= Ting-Kuo Lee =

Taiwanese physicist

Ting-Kuo Lee (李定國) is a Taiwanese physicist.

== Education and career ==

Lee earned a bachelor's degree in physics from National Taiwan University in 1971, and completed doctoral studies at Brown University in 1975. He pursued postdoctoral research at the City College of New York until 1979, then moved to the Institute for Theoretical Physics. From 1981 to 1997, he taught at Virginia Tech. Lee returned to Taiwan in 1996, as research fellow within Academia Sinica's Institute of Physics. From 1997, Lee led the National Center for Theoretical Sciences, Physics. He stepped down from the NCTS in 2003, and was named a distinguished research fellow at Academia Sinica in 2004. Lee held an adjunct professorship at National Taiwan University between 1998 and 2015, and a second adjunct professorship at National Tsinghua University from 2001. In 2019, he was appointed research chair professor at National Sun Yat-sen University.
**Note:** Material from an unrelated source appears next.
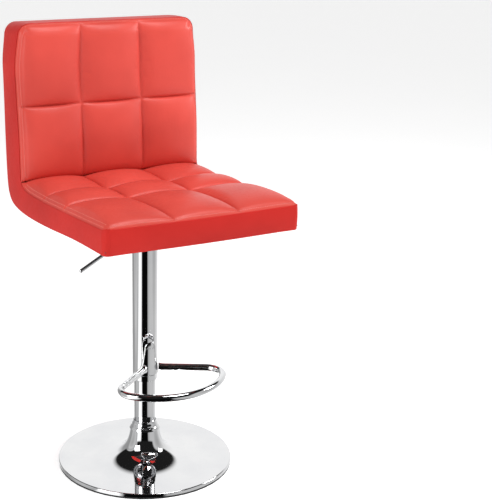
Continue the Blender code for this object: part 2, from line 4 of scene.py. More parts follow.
import bmesh
import bpy
import numpy as np
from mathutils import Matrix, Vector


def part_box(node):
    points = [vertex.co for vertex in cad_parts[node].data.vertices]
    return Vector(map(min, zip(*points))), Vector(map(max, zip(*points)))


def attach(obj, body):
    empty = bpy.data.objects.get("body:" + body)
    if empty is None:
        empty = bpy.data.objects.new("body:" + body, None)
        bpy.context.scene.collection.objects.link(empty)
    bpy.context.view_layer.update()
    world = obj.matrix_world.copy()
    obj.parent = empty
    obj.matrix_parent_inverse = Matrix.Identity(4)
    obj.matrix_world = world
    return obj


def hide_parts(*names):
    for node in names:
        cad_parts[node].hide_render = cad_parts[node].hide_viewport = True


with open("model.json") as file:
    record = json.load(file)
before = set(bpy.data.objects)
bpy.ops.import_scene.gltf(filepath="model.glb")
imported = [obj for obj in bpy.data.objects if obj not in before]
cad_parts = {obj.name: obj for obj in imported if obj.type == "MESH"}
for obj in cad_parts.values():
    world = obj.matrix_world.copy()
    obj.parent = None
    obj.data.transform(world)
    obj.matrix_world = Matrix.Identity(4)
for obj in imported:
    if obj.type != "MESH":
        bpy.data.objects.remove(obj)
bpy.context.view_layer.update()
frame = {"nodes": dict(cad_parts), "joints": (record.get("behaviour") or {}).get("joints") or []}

# ---- Trumpet base -------------------------------------------------------------------------------
# One disc of sheet steel, spun over a former into a trumpet with a rolled rim, then polished and
# chrome plated. It slips over the hub, and the column clamps it down through the collar.


def grid_faces(rows, columns, close_rows=False, close_columns=False):
    """Quads between the neighbours of a rows x columns grid of points, which may close either way round."""
    row = np.arange(rows if close_rows else rows - 1)
    column = np.arange(columns if close_columns else columns - 1)
    row, column = (part.ravel() for part in np.meshgrid(row, column, indexing="ij"))
    next_row, next_column = (row + 1) % rows, (column + 1) % columns
    corners = [
        row * columns + column,
        row * columns + next_column,
        next_row * columns + next_column,
        next_row * columns + column,
    ]
    return np.stack(corners, axis=1)


def make_piece(name, points, faces, look, body, slot, stands_for=(), crease=40):
    """Puts computed points and faces into a closed mesh, faces outwards, that rides on a body."""
    mesh = bpy.data.meshes.new(name)
    mesh.from_pydata(np.asarray(points).reshape(-1, 3).tolist(), [], faces)
    shape = bmesh.new()
    shape.from_mesh(mesh)
    bmesh.ops.remove_doubles(shape, verts=shape.verts, dist=1e-6)
    bmesh.ops.recalc_face_normals(shape, faces=shape.faces)
    shape.to_mesh(mesh)
    shape.free()
    mesh.shade_smooth()
    mesh.set_sharp_from_angle(angle=math.radians(crease))
    mesh.materials.append(look)
    made = bpy.data.objects.new(name, mesh)
    bpy.context.scene.collection.objects.link(made)
    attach(made, body)
    if stands_for:
        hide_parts(*stands_for)
    return made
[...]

In 2004, Lee was elected a fellow of the American Physical Society, "[f]or contributions to the theory of strongly correlated electrons especially the study of pairing correlations and single particle properties in generalized t-J models." This was followed in 2006 by an equivalent honor bestowed by the Institute of Physics of the United Kingdom, then the Physical Society of the Republic of China in 2010. In 2018, Lee was one of twenty-one scientists elected an academician of Academia Sinica.